A case of fraud, embezzlement and murder was heard last week at the Kenai court house.
No, it’s not the story of the year on the Kenai. It was a mock trial for the senior class at Nikiski High School to get a look at some of the basic mechanisms of the criminal justice system in the case of the state of Oregon v. Freeman.
So, this is actually a widely-used mock trial case from Lewis and Clark Law School in Oregon. But, just as in a real case, the prosecution and defense called witnesses, cross-examined them, tried to persuade the judge on various points and in the end, left it all up to a jury of Freeman’s peers.

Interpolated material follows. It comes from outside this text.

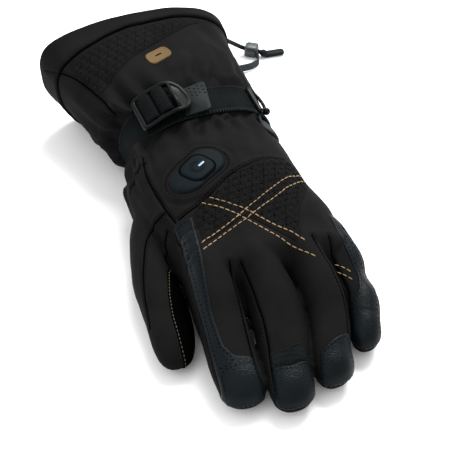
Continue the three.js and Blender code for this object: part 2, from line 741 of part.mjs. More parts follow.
for (let i = 0; i < slotEdges.length; i += 2) {
  const slot = block(slotEdges[i], slotEdges[i + 1], -slotHalf, slotHalf, -BUCKLE_LENGTH, BUCKLE_LENGTH);
  buckle = buckle.subtract(slot);
}
buckle = buckle
  .subtract(widthwise(spread(slotFrom, slotTo, 6), BAR_SUNK, BUCKLE_LENGTH, 2 * slotHalf))
  .subtract(widthwise(spread(slotTo, BUCKLE_LENGTH, 4), BUCKLE_LENGTH, -BUCKLE_PLATE, 2 * slotHalf));

// Webbing threaded over the two bars, as a wave along the strap
const reach = BAR_WIDTH / 2 + GAP + WEBBING / 2;
const shoulder = 1.2;
const seat = 2 * GAP + WEBBING / 2 - BAR_SUNK;
const overBar = (x) => [
  [x - reach, bowAt(x - reach) + seat - shoulder],
  [x - reach + shoulder, bowAt(x - reach + shoulder) + seat],
  [x + reach - shoulder, bowAt(x + reach - shoulder) + seat],
  [x + reach, bowAt(x + reach) + seat - shoulder],
];
const betweenBars = (bars[0] + bars[1]) / 2;
const wave = [
  [bars[0] - reach - 1.6, -9],
  [bars[0] - reach - 0.9, -4],
  [bars[0] - reach - 0.3, -1],
  ...overBar(bars[0]),
  [betweenBars, bowAt(betweenBars) - 3],
  ...overBar(bars[1]),
  [bars[1] + reach + 0.5, bowAt(bars[1]) - 4],
  [bars[1] + reach + 1.2, -0.5],
].map(([x, z]) => new THREE.Vector2(x, z));
const waveOutline = ribbonOutline(wave, WEBBING).map((point) => [point.x, point.y]);
const threaded = acrossStrap(waveOutline, WEBBING_WIDTH);

// Thumb tab under the rounded end, longer on its far side
const tabFrom = 0.8 * BUCKLE_LENGTH;
const tabNear = tabFrom + TAB_LENGTH;
const tabFar = tabNear + TAB_SLANT;
const tabHalf = TAB_WIDTH / 2;
const tabShape = new THREE.Shape();
tabShape.moveTo(tabFrom, -0.9 * tabHalf);
tabShape.lineTo(tabNear - 3, -tabHalf);
tabShape.quadraticCurveTo(tabNear, -tabHalf, tabNear, 3 - tabHalf);
tabShape.lineTo(tabFar, tabHalf - 3);
tabShape.quadraticCurveTo(tabFar, tabHalf, tabFar - 3, tabHalf);
tabShape.lineTo(tabFrom, 0.9 * tabHalf);
const tab = solidFrom(upright(tabShape.getPoints(4), TAB_UP - TAB_PLATE, TAB_UP));

// Hook beside the strap: a bar across the webbing, an arch and a knob
const hookSeat = GAP + WEBBING + GAP + HOOK_WIRE / 2;
const hookFar = pointOn(body, STRAP_MIDDLE + 0.033, radians(43), hookSeat);
const hookNear = pointOn(body, STRAP_MIDDLE - 0.04, radians(40), hookSeat);
const hookAway = new THREE.Vector3(0.82, 0, -0.57);
const archPoint = (share, out) => hookFar.clone().lerp(hookNear, share).addScaledVector(hookAway, out);
const arch = new THREE.CatmullRomCurve3([
  archPoint(0.06, 0),
  archPoint(0.1, 3),
  archPoint(0.32, 6.2),
  archPoint(0.6, 6.8),
  archPoint(0.8, 5.2),
  archPoint(0.92, 0),
]);
const knob = new THREE.SphereGeometry(HOOK_WIRE, 7, 5).translate(...archPoint(0.88, 6).toArray());
solids.strap_hook = tubeAlong(new THREE.LineCurve3(hookFar, hookNear), HOOK_WIRE, 1)
  .add(tubeAlong(arch, HOOK_WIRE, 9))
  .add(solidFrom(knob));
const hookTape = [
  [0.345, 0.656],
  [0.4, 0.656],
  [0.43, 0.615],
  [0.375, 0.615],
];
solids.hook_webbing = bodyAt(GAP + WEBBING)
  .subtract(bodyAt(GAP))
  .intersect(planPrism(hookTape, 0, PALM_HEIGHT / 2, FULL))
  .subtract(bodyAt(2 * GAP + WEBBING).intersect(besideStrap));

// Drawcord of the hem, laid on the surface beside the cuff: across and along as shares of
// the palm's width and the glove's length, and height in millimetres
const CORD_ROWS = [
  [0.472, 1.0028, 38],
  [0.477, 1.0156, 37.4],
  [0.504, 1.0344, 33],
  [0.554, 1.0516, 26],
  [0.617, 1.0713, 17.5],
  [0.675, 1.0916, 9.4],
  [0.717, 1.0978, 5],
  [0.758, 1.0891, 4],
  [0.788, 1.0806, 3.7],
  [0.818, 1.0719, 3.2],
];
const cordPoints = CORD_ROWS.map(([x, y, z]) => new THREE.Vector3(x * PALM_WIDTH, y * GLOVE_LENGTH, z));
const cordCurve = new THREE.CatmullRomCurve3(cordPoints);
solids.drawcord = tubeAlong(cordCurve, CORD, CORD_STEPS);
const cordSleeve = tubeAlong(cordCurve, CORD + 2 * GAP, CORD_STEPS);
const lockWay = cordPoints[8].clone().sub(cordPoints[6]);
function lockBox(margin) {
  const box = new THREE.BoxGeometry(LOCK_LENGTH + 2 * margin, LOCK_WIDTH + 2 * margin, LOCK_HEIGHT + 2 * margin);
  box.rotateZ(Math.atan2(lockWay.y, lockWay.x));
  return solidFrom(box.translate(cordPoints[7].x, cordPoints[7].y, GAP + LOCK_HEIGHT / 2));
}
solids.cord_lock = lockBox(0).subtract(cordSleeve);
const pullAt = cordPoints[9];
const ball = new THREE.SphereGeometry(PULL_BALL / 2, 8, 6).translate(pullAt.x, pullAt.y, PULL_BALL / 2 + GAP);
const pullPlate = new THREE.BoxGeometry(PULL_LENGTH, PULL_WIDTH, PULL_PLATE);
pullPlate.translate(PULL_LENGTH / 2, 0, PULL_PLATE / 2 + 2 * GAP).rotateZ(radians(PULL_TURN));
pullPlate.translate(pullAt.x, pullAt.y, 0);
solids.cord_pull = solidFrom(ball).add(solidFrom(pullPlate)).subtract(cordSleeve);

// Ribbon between the cuff and the cord lock, standing on its edge: across and along, in the same shares
const RIBBON_ROWS = [
  [0.322, 1.0009],
  [0.330, 1.0094],
  [0.375, 1.0203],
  [0.458, 1.0281],
  [0.550, 1.0312],
  [0.629, 1.0312],
  [0.696, 1.0319],
  [0.752, 1.0419],
  [0.772, 1.0594],
  [0.767, 1.0781],
];
const ribbonPoints = RIBBON_ROWS.map(([x, y]) => new THREE.Vector3(x * PALM_WIDTH, y * GLOVE_LENGTH, 0));
const ribbonPath = new THREE.CatmullRomCurve3(ribbonPoints).getPoints(18).map((p) => new THREE.Vector2(p.x, p.y));
solids.ribbon_tether = solidFrom(upright(ribbonOutline(ribbonPath, RIBBON), GAP, GAP + RIBBON_WIDTH))
  .subtract(lockBox(GAP))
  .subtract(bodyAt(HEM_PROUD + GAP).intersect(slab(0, GLOVE_LENGTH + GAP)));

// Colours and finishes
const CLOTH = { color: 0x242323, roughness: 0.92, metalness: 0 };
const HIDE = { color: 0x263034, roughness: 0.55, metalness: 0 };
const TAPE = { color: 0x20282a, roughness: 0.85, metalness: 0 };
const MOULDED = { color: 0x15181b, roughness: 0.4, metalness: 0 };
const FINISHES = {
  hand_back: CLOTH,
  hand_palm: CLOTH,
  index_stall: CLOTH,
  middle_stall: CLOTH,
  ring_stall: CLOTH,
  little_stall: CLOTH,
  thumb_stall: CLOTH,
  cuff_shell: CLOTH,
  cuff_hem: CLOTH,
  knuckle_panel: { color: 0x1c1c1d, roughness: 0.95, metalness: 0 },
  cuff_panel: { color: 0x1c1c1d, roughness: 0.95, metalness: 0 },
  index_leather: HIDE,
  middle_leather_tip: HIDE,
  ring_leather_tip: HIDE,
  little_leather: HIDE,
  thumb_leather: { color: 0x141516, roughness: 0.6, metalness: 0 },
  middle_ribbed_band: { color: 0x1a1f21, roughness: 0.95, metalness: 0 },
  wrist_strap: TAPE,
  threaded_webbing: TAPE,
  hook_webbing: TAPE,
  buckle: MOULDED,
  buckle_tab: { color: 0x3c4446, roughness: 0.5, metalness: 0 },
  strap_hook: MOULDED,
  cuff_badge: { color: 0xa8834f, roughness: 0.5, metalness: 0 },
  button_housing: { color: 0x22303a, roughness: 0.5, metalness: 0 },
  power_button: { color: 0x1d2a33, roughness: 0.45, metalness: 0 },
  button_light: { color: 0x7c9fc0, roughness: 0.3, metalness: 0 },
  drawcord: { color: 0x17191a, roughness: 0.9, metalness: 0 },
  cord_lock: MOULDED,
  cord_pull: { color: 0x34393b, roughness: 0.5, metalness: 0 },
  ribbon_tether: { color: 0x4a5153, roughness: 0.8, metalness: 0 },
};
const ON_THE_CORD = ["drawcord", "cord_lock", "cord_pull", "ribbon_tether"];

const glove = new THREE.Group();
function addPiece(name, solid, parent) {
  const mesh = new THREE.Mesh(geometryFrom(largest(solid)), new THREE.MeshStandardMaterial(FINISHES[name]));
  mesh.name = name;
  parent.add(mesh);
}
for (const [name, solid] of Object.entries(solids)) addPiece(name, solid, glove);

addPiece("buckle", buckle.subtract(underBuckle), buckleGroup);
addPiece("threaded_webbing", threaded.subtract(underBuckle), buckleGroup);
addPiece("buckle_tab", tab.subtract(underBuckle), buckleGroup);
glove.add(buckleGroup);

// The glove stands with the middle of its underside at the origin
glove.updateMatrixWorld(true);
const bounds = new THREE.Box3();
glove.traverse((piece) => {
  if (piece.isMesh && !ON_THE_CORD.includes(piece.name)) bounds.expandByObject(piece);
});
const middle = bounds.getCenter(new THREE.Vector3());
glove.position.set(-middle.x, -middle.y, -bounds.min.z);
const root = new THREE.Group();
root.add(glove);

export default root;
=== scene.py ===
"""Looks of a padded ski glove with a heater button, palm down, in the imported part's frame."""

import math

import bpy
import numpy as np
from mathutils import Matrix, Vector, noise
from mathutils.bvhtree import BVHTree
from mathutils.kdtree import KDTree


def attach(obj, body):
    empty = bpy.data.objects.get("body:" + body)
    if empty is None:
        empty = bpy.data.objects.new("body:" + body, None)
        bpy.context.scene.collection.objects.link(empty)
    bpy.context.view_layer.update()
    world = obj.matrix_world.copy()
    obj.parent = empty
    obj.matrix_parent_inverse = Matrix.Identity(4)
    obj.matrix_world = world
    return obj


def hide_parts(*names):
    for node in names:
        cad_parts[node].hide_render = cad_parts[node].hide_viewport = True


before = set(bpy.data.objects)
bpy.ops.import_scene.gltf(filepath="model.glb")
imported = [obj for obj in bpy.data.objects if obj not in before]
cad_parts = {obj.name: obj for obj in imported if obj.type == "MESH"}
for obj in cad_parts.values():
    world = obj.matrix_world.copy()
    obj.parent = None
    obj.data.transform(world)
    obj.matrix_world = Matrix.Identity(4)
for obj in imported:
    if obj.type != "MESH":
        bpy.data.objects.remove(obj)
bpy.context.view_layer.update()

# Sizes in millimetres, as in the part's source
LENGTH = 320.0
WIDTH = 120.0
HEIGHT = 60.0
STRAP_WIDTH = 25.0
STRAP_THICK = 1.8
STRAP_GAP = 0.3
MM = 0.001
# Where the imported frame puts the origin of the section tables
SHIFT = np.array([7.0038, -160.2999, 0.0])
# Middle of the wrist strap, as a share along, and the outside of the strap over the cloth
STRAP_MIDDLE = 0.698
STRAP_TOP = STRAP_GAP + STRAP_THICK
# Where the cuff is cut off level
MOUTH = LENGTH - 1.2
# A height over everything, from which rays are cast down
ABOVE = 300.0
# Smallest length that anything is divided by, and smallest distance kept from a level
TINY = 1e-9
NEAR_LEVEL = 1e-7
# Columns of a row of the skin: point 0 to 2, normal 3 to 5, then the values that come along
VALUE = 6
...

The state, represented by Melanie Sexton and Jaime Yerkes, argued it was Freeman who killed Devon Frost. Frost was found dead in the cooler of her restaurant where Freeman worked, and it was known that Frost had been skimming money off the till to pay off her gambling debts.
The defense for Freeman would counter that in fact he was an unfortunate victim of circumstance and it was the mob that was responsible.

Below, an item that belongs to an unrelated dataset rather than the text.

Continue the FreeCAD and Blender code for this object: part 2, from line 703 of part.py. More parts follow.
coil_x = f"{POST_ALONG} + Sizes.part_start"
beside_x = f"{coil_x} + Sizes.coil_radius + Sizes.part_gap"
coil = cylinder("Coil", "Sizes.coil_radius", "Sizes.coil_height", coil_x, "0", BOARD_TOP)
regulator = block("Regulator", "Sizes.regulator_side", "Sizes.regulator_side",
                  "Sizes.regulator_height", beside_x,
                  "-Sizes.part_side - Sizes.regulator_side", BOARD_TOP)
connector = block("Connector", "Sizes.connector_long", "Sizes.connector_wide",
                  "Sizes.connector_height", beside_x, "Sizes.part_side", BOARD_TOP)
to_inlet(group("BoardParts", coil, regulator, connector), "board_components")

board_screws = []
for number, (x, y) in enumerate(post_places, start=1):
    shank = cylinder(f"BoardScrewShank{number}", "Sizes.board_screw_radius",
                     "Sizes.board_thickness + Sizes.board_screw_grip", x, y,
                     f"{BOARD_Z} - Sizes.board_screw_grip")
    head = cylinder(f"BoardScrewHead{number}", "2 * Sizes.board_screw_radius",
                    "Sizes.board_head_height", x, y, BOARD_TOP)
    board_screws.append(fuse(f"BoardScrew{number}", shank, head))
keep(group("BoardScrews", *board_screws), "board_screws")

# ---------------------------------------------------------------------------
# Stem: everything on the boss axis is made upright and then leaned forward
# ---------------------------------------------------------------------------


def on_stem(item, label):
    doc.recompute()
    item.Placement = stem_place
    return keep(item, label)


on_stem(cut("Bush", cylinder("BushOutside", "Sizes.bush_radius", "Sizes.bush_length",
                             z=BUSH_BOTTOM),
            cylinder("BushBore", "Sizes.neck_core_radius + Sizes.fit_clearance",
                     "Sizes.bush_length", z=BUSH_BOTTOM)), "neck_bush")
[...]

But complicating things was the victim’s insurance policy. The benefactor of which was the defendant, to the tune of half a million dollars.
Complicating things further: bacon. The victim tried to spell something out in bacon as she froze to death in that restaurant cooler. Was it her killer’s name? This one prompted a visit to the bench and some clarification from the acting judge in the case, local attorney Peter Ehrhardt.
Witnesses offered testimony that was shaky at times, but this all about learning the process. So, what did those legal teams learn?
“It was playful at school. Then we’re here and it’s kind of like we stepped out of our role as students and into a role into an attorney and became lawyers. It became more real for us, but a play thing for them (the witnesses). But to us, we wanted to win. Either side wanted to get our answers out, we wanted to get our opinions out," said Chloe Grogan, one of the defense attorneys.
And did either side convince the judge?
“I thought the prosecution had an easier time of it," Ehrhardt said.
"The defense is always a little bit harder. It’s fun to have an opportunity to have kids be enthusiastic about it. I love it, too, when they finally figure out they can make objections and they lose the objection and then they’re mad."
And so, after the jury deliberated for an hour and a half back in the classroom, they found the defendant, Willy Freeman, well, nothing. It was a hung jury, with 8 of 12 calling for a verdict of guilty. Which isn’t all that uncommon, really. Mock trials in classrooms all over the country come to different conclusions in the state of Orgegon v. Freeman, and that’s part of the fun.